# Task instructions
Quote exactly the lines from the line containing "make_vent_cap(side * VENT_X))" to the line containing "random.seed(7)", both lines included, please, and nothing more.

[Start]

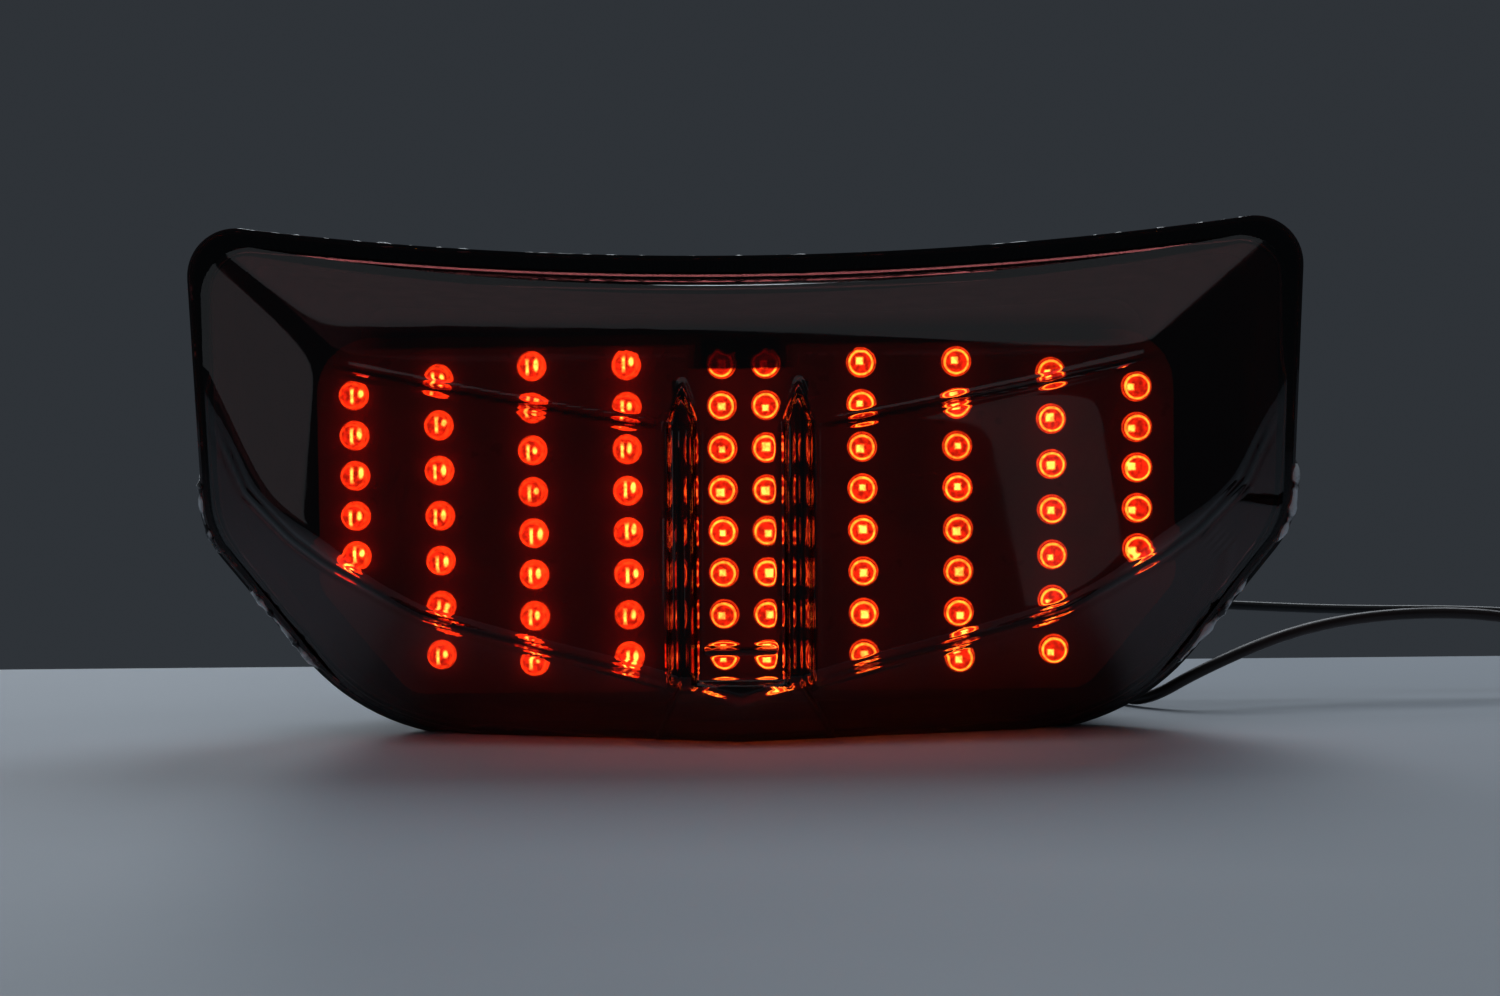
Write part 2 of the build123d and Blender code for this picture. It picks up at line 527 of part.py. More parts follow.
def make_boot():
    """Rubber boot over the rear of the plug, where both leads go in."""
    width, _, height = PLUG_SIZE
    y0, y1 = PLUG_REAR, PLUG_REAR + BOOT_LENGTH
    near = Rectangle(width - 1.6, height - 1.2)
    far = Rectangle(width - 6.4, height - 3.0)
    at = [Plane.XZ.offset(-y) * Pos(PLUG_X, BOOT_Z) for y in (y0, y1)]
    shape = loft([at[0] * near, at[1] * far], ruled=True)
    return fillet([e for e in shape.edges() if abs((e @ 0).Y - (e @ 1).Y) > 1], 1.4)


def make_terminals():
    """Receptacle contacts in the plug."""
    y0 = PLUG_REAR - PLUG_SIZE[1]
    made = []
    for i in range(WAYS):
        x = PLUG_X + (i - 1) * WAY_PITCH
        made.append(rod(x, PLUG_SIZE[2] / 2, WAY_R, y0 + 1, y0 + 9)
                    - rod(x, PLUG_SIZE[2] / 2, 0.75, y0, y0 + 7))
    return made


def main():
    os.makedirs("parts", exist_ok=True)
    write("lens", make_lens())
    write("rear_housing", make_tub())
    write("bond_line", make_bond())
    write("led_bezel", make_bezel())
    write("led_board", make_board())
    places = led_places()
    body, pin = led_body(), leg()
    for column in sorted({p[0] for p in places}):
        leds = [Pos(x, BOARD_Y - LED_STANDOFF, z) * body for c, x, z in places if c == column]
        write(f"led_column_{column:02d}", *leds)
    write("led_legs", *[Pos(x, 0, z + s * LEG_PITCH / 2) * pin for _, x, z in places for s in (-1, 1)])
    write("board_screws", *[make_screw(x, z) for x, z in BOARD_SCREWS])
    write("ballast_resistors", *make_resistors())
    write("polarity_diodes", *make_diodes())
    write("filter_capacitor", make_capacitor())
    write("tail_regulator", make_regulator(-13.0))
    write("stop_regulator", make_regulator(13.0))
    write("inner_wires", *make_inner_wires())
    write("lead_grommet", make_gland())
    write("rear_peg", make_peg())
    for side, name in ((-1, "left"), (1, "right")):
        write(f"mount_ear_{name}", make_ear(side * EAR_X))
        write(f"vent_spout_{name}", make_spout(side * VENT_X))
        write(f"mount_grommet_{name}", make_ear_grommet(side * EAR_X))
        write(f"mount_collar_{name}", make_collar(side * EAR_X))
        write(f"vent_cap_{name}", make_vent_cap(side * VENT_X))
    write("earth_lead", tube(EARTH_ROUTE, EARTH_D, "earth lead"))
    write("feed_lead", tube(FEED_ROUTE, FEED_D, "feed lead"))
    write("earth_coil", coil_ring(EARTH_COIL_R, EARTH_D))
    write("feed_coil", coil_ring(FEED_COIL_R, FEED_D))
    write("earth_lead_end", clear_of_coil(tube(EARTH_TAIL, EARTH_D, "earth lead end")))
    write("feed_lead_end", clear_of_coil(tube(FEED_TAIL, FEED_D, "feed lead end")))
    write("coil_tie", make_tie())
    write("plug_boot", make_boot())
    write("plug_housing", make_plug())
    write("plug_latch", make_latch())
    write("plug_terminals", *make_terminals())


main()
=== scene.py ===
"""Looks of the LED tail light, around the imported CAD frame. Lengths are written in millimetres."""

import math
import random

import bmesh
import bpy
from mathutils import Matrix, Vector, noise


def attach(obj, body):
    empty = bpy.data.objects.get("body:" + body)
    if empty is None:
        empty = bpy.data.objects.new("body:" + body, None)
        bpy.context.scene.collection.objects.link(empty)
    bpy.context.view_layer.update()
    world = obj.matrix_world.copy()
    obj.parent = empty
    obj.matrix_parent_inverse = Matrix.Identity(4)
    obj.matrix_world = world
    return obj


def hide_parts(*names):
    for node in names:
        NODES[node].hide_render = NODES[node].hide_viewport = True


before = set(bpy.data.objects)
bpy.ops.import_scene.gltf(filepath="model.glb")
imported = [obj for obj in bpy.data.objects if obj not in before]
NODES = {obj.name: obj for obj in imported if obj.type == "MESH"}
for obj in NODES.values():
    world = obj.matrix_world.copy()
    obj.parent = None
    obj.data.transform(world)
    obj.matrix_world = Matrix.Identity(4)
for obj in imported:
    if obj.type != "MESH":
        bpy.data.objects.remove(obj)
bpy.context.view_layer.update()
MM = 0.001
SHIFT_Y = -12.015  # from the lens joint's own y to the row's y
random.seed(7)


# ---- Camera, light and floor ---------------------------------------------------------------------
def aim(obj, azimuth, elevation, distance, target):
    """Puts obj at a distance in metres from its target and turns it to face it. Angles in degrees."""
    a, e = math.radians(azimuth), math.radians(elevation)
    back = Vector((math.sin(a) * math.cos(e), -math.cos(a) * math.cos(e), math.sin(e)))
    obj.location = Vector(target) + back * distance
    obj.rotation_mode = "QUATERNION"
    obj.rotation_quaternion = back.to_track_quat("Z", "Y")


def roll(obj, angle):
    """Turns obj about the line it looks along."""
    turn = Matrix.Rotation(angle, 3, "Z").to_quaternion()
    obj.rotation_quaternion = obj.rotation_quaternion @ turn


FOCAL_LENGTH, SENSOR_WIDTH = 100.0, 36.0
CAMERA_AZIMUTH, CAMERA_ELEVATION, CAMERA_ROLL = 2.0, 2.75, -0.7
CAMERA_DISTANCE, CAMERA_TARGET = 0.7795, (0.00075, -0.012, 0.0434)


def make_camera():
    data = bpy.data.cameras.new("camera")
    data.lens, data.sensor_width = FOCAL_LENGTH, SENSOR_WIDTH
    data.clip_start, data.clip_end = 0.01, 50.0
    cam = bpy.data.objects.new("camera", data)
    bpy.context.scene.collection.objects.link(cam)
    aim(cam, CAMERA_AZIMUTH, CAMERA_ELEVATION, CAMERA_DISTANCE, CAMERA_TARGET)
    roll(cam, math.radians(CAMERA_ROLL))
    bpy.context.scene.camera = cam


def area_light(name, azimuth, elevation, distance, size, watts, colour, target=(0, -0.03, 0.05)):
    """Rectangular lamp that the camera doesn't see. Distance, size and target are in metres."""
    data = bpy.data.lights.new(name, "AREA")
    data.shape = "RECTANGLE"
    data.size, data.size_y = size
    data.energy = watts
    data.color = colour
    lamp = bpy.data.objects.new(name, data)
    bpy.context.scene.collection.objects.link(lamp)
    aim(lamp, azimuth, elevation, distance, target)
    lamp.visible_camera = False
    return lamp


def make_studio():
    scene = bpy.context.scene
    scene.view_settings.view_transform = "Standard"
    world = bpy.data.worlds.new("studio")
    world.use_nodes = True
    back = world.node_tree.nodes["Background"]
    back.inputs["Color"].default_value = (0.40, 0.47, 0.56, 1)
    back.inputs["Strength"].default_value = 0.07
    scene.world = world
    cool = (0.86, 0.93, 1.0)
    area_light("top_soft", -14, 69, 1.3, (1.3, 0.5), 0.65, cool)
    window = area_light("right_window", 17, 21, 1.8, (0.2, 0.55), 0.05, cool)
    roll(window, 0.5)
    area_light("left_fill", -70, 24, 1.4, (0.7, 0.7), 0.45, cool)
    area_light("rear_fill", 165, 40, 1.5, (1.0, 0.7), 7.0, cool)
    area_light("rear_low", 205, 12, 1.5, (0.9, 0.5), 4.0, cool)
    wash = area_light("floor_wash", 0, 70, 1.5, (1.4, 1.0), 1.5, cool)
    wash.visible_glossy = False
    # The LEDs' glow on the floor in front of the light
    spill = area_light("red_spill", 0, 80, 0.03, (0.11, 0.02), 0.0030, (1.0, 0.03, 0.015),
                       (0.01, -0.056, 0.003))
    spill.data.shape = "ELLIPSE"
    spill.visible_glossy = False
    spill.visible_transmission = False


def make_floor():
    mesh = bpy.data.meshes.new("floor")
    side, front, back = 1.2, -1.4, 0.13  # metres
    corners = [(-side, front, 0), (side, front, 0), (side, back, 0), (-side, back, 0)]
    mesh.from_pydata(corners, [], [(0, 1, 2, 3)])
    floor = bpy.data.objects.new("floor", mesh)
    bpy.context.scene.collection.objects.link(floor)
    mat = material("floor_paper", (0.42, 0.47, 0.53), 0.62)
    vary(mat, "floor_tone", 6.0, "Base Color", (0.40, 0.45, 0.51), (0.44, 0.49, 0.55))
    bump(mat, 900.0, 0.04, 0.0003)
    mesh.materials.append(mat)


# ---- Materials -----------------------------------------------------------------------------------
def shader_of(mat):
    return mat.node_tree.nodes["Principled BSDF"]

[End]

# Solution to the problem
        write(f"vent_cap_{name}", make_vent_cap(side * VENT_X))
    write("earth_lead", tube(EARTH_ROUTE, EARTH_D, "earth lead"))
    write("feed_lead", tube(FEED_ROUTE, FEED_D, "feed lead"))
    write("earth_coil", coil_ring(EARTH_COIL_R, EARTH_D))
    write("feed_coil", coil_ring(FEED_COIL_R, FEED_D))
    write("earth_lead_end", clear_of_coil(tube(EARTH_TAIL, EARTH_D, "earth lead end")))
    write("feed_lead_end", clear_of_coil(tube(FEED_TAIL, FEED_D, "feed lead end")))
    write("coil_tie", make_tie())
    write("plug_boot", make_boot())
    write("plug_housing", make_plug())
    write("plug_latch", make_latch())
    write("plug_terminals", *make_terminals())


main()
=== scene.py ===
"""Looks of the LED tail light, around the imported CAD frame. Lengths are written in millimetres."""

import math
import random

import bmesh
import bpy
from mathutils import Matrix, Vector, noise


def attach(obj, body):
    empty = bpy.data.objects.get("body:" + body)
    if empty is None:
        empty = bpy.data.objects.new("body:" + body, None)
        bpy.context.scene.collection.objects.link(empty)
    bpy.context.view_layer.update()
    world = obj.matrix_world.copy()
    obj.parent = empty
    obj.matrix_parent_inverse = Matrix.Identity(4)
    obj.matrix_world = world
    return obj


def hide_parts(*names):
    for node in names:
        NODES[node].hide_render = NODES[node].hide_viewport = True


before = set(bpy.data.objects)
bpy.ops.import_scene.gltf(filepath="model.glb")
imported = [obj for obj in bpy.data.objects if obj not in before]
NODES = {obj.name: obj for obj in imported if obj.type == "MESH"}
for obj in NODES.values():
    world = obj.matrix_world.copy()
    obj.parent = None
    obj.data.transform(world)
    obj.matrix_world = Matrix.Identity(4)
for obj in imported:
    if obj.type != "MESH":
        bpy.data.objects.remove(obj)
bpy.context.view_layer.update()
MM = 0.001
SHIFT_Y = -12.015  # from the lens joint's own y to the row's y
random.seed(7)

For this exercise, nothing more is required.